------ EXTRACTED ENTRIES ------

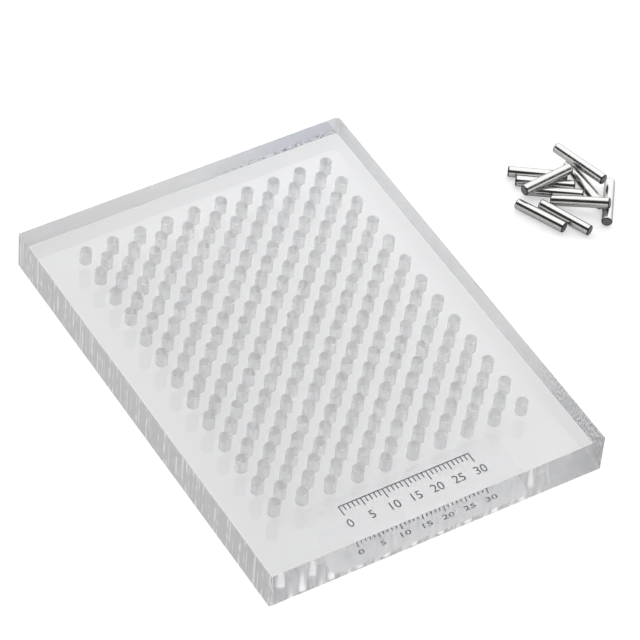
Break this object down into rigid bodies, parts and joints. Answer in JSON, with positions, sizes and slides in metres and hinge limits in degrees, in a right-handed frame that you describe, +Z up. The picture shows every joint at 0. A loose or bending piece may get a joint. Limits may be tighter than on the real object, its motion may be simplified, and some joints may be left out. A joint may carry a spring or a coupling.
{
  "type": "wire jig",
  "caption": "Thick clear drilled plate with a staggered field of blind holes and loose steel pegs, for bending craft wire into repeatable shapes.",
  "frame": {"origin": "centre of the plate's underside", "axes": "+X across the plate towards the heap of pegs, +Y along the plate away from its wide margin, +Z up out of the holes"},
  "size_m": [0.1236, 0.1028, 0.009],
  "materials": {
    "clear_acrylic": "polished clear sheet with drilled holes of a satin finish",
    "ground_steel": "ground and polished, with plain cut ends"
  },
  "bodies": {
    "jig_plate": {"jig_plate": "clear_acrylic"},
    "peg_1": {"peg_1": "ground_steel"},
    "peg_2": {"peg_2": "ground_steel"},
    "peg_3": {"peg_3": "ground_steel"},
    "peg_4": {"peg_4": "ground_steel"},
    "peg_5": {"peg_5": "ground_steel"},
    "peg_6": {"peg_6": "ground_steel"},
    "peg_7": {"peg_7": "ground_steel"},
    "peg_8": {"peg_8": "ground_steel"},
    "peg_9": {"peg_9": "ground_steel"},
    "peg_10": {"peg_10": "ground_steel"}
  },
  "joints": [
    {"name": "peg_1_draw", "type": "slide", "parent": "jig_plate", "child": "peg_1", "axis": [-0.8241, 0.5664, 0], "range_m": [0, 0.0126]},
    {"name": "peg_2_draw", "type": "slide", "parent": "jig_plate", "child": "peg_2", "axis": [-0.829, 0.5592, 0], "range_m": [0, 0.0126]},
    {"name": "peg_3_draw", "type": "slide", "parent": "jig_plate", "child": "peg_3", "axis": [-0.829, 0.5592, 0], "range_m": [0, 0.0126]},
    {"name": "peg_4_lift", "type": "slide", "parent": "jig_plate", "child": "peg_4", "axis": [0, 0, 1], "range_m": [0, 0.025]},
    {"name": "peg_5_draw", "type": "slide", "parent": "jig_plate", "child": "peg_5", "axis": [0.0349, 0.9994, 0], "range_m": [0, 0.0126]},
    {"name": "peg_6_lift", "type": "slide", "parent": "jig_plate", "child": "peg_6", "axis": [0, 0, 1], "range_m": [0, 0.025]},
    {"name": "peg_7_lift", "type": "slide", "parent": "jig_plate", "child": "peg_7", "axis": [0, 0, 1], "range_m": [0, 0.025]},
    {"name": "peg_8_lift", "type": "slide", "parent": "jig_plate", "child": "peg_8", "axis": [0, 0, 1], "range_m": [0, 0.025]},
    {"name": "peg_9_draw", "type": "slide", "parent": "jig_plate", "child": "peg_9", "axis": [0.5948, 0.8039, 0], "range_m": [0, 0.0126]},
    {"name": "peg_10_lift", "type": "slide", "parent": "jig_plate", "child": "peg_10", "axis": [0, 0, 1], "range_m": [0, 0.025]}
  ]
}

------
------ EXTRACTED ENTRIES ------

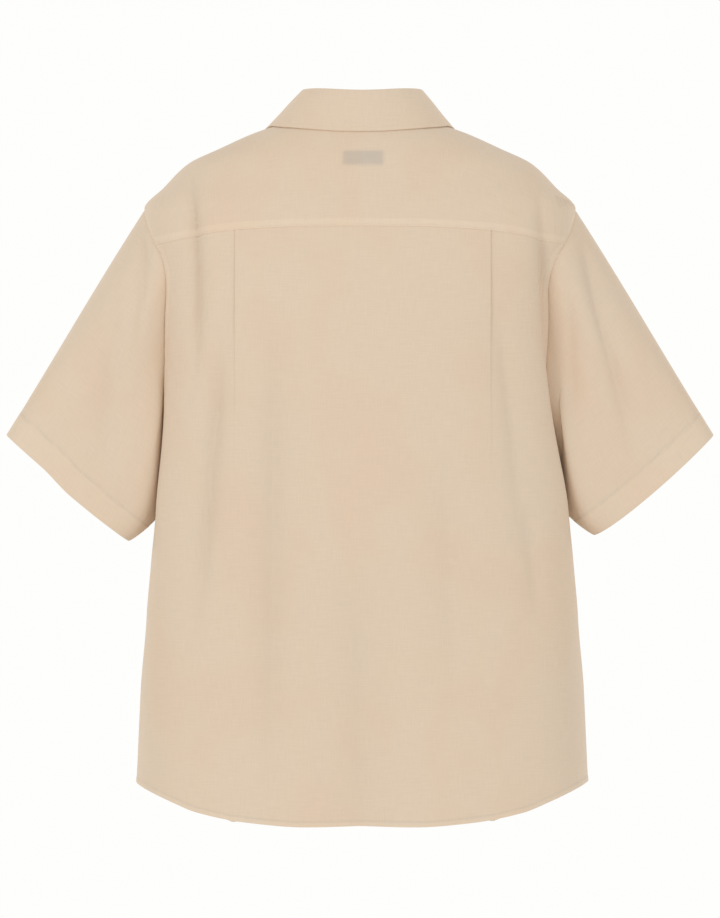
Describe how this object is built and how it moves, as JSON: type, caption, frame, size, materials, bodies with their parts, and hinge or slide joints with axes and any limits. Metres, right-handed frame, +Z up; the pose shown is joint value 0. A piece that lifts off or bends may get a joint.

------
------ EXTRACTED ENTRIES ------

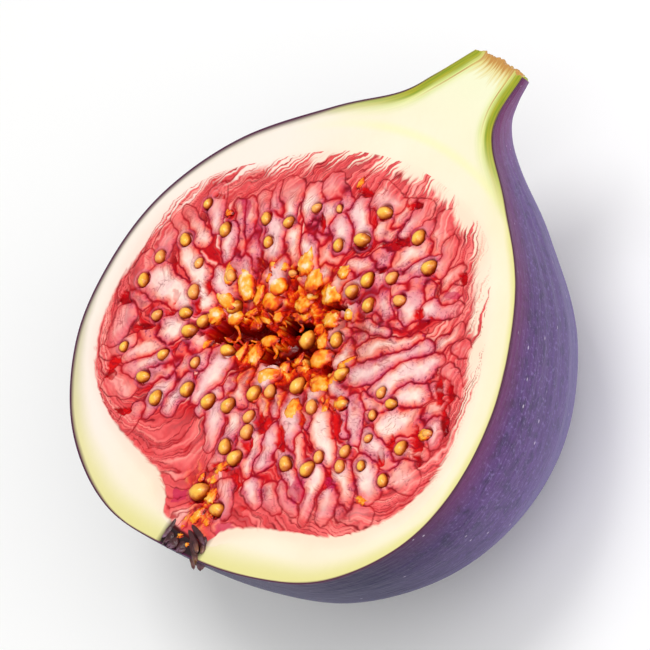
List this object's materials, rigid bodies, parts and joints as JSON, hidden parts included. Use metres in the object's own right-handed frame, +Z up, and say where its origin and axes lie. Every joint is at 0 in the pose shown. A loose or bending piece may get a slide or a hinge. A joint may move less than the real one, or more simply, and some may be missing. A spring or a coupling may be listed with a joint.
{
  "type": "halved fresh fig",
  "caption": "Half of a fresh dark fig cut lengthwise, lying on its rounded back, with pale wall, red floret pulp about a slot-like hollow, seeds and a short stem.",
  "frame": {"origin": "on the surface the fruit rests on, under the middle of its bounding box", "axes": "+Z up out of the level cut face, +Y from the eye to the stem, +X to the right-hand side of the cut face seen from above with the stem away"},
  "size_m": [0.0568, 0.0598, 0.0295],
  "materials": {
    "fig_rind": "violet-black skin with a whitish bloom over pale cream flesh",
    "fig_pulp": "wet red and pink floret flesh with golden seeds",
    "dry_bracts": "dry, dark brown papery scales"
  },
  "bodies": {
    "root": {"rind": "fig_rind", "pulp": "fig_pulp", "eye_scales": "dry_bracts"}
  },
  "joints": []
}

------

Identify which lines contain the word "axes" and copy each one.

### RESULT OF THE EXERCISE
  "frame": {"origin": "centre of the plate's underside", "axes": "+X across the plate towards the heap of pegs, +Y along the plate away from its wide margin, +Z up out of the holes"},
Describe how this object is built and how it moves, as JSON: type, caption, frame, size, materials, bodies with their parts, and hinge or slide joints with axes and any limits. Metres, right-handed frame, +Z up; the pose shown is joint value 0. A piece that lifts off or bends may get a joint.
List this object's materials, rigid bodies, parts and joints as JSON, hidden parts included. Use metres in the object's own right-handed frame, +Z up, and say where its origin and axes lie. Every joint is at 0 in the pose shown. A loose or bending piece may get a slide or a hinge. A joint may move less than the real one, or more simply, and some may be missing. A spring or a coupling may be listed with a joint.
  "frame": {"origin": "on the surface the fruit rests on, under the middle of its bounding box", "axes": "+Z up out of the level cut face, +Y from the eye to the stem, +X to the right-hand side of the cut face seen from above with the stem away"},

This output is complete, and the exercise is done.